La société de consommation a conduit à une extension de la privatisation, de la propriété, au delà de ce qui est humainement acceptable. Qui dit propriété dit rejet de ceux qui n’y ont pas accès. Il n’y a plus de pommier dans les villes, il faut acheter les pommes au marchand. Il y a peu de points d’eau dans les centres urbains, il faut acheter des bouteilles minérales. Les cabines téléphoniques se font rares, il faut un portable. En plus, on n’ose même plus entrer chez le commerçant – qui se fait aussi plus rare – pour lui emprunter son téléphone, alors que cela se pratiquait couramment en des temps que les moins de vingt ans ne peuvent pas connaître. Les messages subliminaux d’interdits, de rejets sont donc partout présents, et touchent davantage ceux qui sont privés de propriété. Le défendu a gagné sur le permis, et cela se traduit dans les faits par les trop nombreuses lois qui encadrent nos biens et nos comportements.

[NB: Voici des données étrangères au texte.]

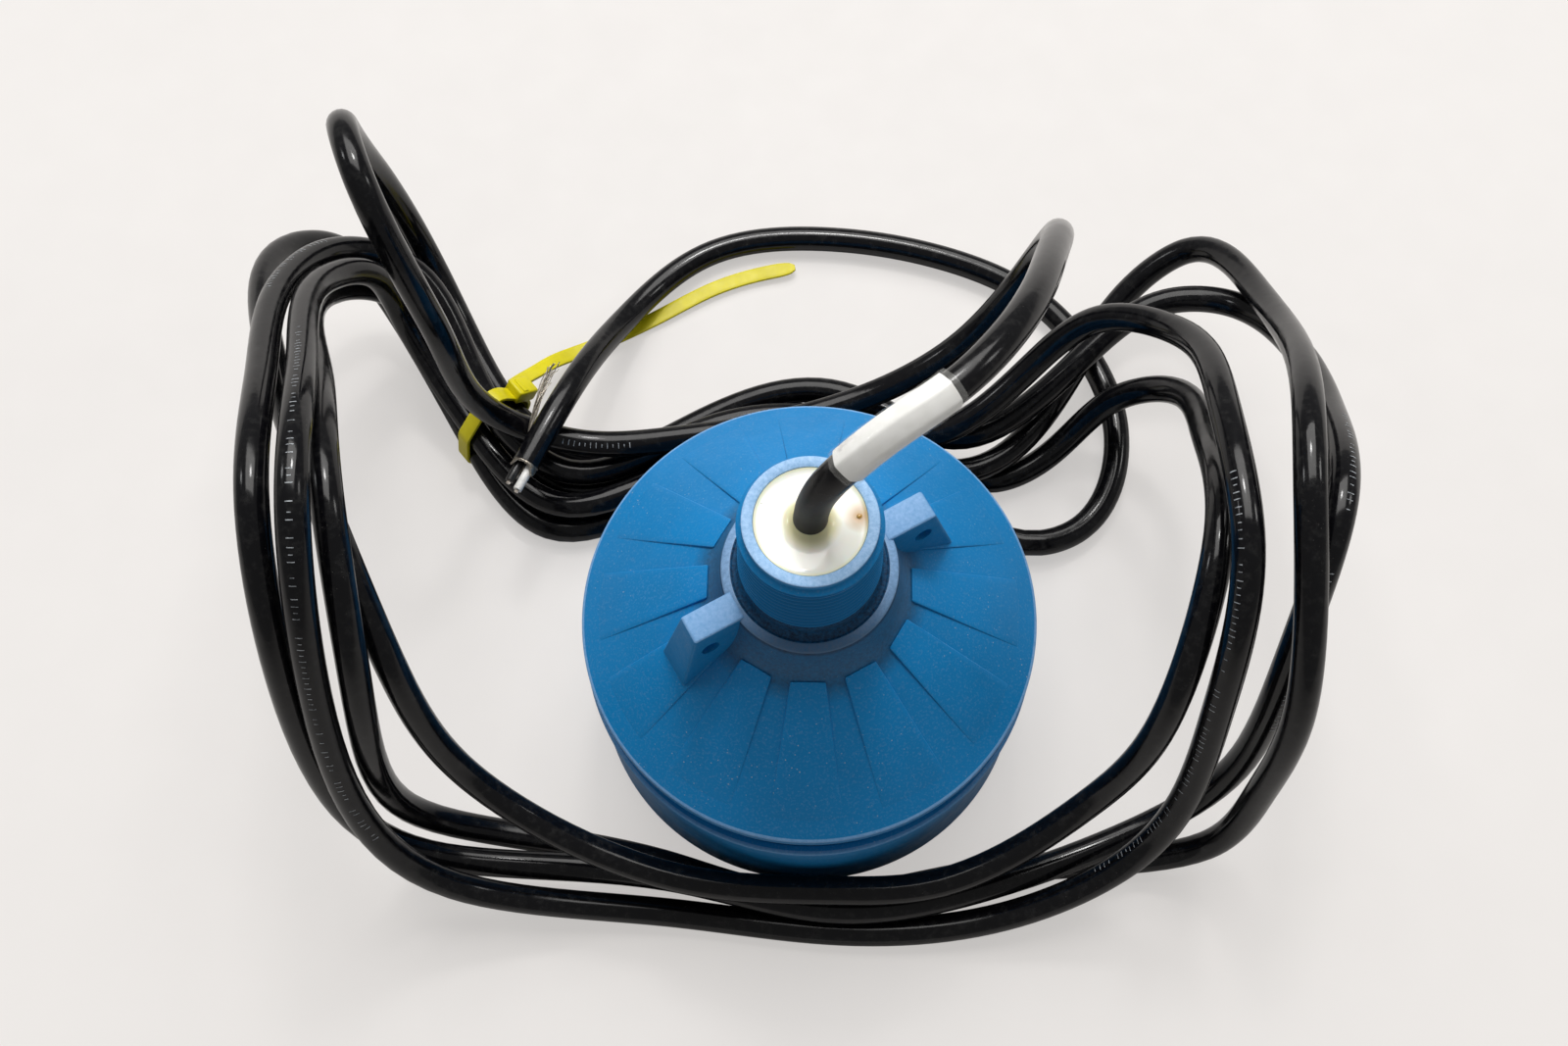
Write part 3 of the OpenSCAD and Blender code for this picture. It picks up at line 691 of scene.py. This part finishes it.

La propriété et l’exclusion de la propriété animent donc les tensions sociales.

 

Ces réflexions ne sont pas exhaustives mais trahissent bien le mal dont souffrent nos sociétés : Moi je / c’est à moi / c’est interdit / je suis nul / je me fiche de l’autre…

 

Tant qu’on ne sera pas sorti de la société de la production, de la consommation, de l’individualisme, bref, tant que notre civilisation se fourvoie, les cités qui concentrent ces maux présents ailleurs de façon plus diffuse, demeureront des zones de tensions intenses, et aucune solution, aucun plan Marshall ne viendra les secourir. Il ne restera plus qu’à les criminaliser davantage.